I created a hypothetical system with 3 ft. of flex hose at the tool end and another 3 ft. at the DC end. In between, I assumed a run that includes 20 ft. of straight pipe, four 90 degree ells, and one 45 degree ell. The SP loss for that system with 5" pipe is 4.35". If you replaced everything with 6" pipe, the SP loss drops to 4.14". That's a 2% gain in SP. You will never feel or see that difference in performance without a test instrument.

Using a typical fan curve, that SP gain will translate into an additional 50 CFM or less. You might be able to see a performance change of several hundred CFM, but not 50!

You probably have a different piping configuration than my hypothetical system, but I suspect running the numbers will yield nearly the same results.

And there are other issues to consider. If you only have a 5" outlet on your blower, then I'm not sure there is anything to be gained by going to 6" on the inlet side. Also, when you go up in pipe size, FPM's drop, and if you can't maintain a velocity of at least 3500 FPM you risk having dirt settle out in your mains.
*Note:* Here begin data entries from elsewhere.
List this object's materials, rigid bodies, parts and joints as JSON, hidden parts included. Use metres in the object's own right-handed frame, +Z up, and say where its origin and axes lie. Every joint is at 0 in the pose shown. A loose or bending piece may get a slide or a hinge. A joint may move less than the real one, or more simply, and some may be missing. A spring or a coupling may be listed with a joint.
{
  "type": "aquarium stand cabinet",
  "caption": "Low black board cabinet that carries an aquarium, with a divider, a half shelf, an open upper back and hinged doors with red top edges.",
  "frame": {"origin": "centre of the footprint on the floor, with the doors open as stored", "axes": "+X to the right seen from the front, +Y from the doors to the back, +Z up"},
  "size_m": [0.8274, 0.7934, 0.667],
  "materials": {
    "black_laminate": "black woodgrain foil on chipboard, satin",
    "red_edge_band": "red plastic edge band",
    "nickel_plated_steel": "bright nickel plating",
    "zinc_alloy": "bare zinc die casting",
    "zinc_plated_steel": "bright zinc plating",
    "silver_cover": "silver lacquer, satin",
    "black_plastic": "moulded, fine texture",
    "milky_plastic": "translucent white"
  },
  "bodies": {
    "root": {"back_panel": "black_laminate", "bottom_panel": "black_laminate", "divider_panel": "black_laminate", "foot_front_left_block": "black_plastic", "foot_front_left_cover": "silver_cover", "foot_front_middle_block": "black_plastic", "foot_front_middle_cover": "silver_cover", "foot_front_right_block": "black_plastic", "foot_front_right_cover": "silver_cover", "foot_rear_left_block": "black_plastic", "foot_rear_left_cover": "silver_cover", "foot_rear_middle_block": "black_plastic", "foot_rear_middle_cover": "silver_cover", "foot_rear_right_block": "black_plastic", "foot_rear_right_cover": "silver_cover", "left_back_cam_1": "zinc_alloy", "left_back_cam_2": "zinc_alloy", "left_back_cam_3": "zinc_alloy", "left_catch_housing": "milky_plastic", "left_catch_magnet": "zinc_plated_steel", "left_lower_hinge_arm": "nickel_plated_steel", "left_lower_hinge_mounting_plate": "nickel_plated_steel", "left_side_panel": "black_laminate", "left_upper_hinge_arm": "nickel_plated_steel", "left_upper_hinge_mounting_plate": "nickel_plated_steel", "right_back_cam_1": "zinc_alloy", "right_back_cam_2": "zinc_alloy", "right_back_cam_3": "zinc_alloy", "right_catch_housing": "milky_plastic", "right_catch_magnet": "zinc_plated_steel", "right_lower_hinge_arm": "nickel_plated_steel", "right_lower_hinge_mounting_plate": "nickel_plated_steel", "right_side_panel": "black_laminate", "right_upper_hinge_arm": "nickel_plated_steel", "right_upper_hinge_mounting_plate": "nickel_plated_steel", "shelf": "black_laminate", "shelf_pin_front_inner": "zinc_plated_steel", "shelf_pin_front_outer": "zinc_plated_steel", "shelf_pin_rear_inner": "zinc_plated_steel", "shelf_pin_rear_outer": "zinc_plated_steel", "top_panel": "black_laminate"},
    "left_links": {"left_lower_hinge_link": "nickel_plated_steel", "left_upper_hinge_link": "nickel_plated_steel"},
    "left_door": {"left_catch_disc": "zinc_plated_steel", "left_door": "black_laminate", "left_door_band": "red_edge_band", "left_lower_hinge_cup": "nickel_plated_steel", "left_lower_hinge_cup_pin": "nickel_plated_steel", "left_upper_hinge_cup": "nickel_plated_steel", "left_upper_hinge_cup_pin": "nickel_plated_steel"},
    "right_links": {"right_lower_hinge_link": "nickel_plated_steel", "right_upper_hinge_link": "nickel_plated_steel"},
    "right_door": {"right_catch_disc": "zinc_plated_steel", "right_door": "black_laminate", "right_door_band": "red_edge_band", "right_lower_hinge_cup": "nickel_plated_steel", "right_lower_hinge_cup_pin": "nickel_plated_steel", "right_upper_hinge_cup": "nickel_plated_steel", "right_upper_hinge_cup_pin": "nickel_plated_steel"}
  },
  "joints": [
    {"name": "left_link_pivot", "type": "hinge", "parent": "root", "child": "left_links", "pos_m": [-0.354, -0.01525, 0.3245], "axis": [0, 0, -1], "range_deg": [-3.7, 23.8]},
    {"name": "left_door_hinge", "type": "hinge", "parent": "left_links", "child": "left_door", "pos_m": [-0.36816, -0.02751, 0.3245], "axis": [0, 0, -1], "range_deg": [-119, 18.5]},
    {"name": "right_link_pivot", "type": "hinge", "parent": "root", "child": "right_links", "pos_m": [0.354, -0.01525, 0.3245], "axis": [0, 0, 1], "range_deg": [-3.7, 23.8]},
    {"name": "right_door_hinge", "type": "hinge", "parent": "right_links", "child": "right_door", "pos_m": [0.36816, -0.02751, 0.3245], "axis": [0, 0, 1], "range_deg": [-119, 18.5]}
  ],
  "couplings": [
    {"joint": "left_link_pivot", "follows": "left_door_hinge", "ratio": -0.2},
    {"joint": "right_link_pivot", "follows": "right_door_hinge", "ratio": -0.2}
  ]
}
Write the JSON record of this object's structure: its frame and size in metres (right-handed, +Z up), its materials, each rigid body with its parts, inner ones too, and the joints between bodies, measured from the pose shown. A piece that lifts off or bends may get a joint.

Another word of caution. A lot of DC manufacturers give you a "Y" that splits the nominal inlet into two smaller sizes. That does not mean the system can handle two lines of the smaller size simultaneously. So, two 4" lines running from a 5" DC inlet are not going to be very productive. I doubt anyone is actually doing that, but the same comment applies if you are splitting your 5" line into two 4" lines at the machine end. "
OK, you sold me on 5". As I thought about it, the outlet to the DC is 5" and the inlet to a super dust dog is 5", so those are both choke points to a 6" system anyway. Thanks.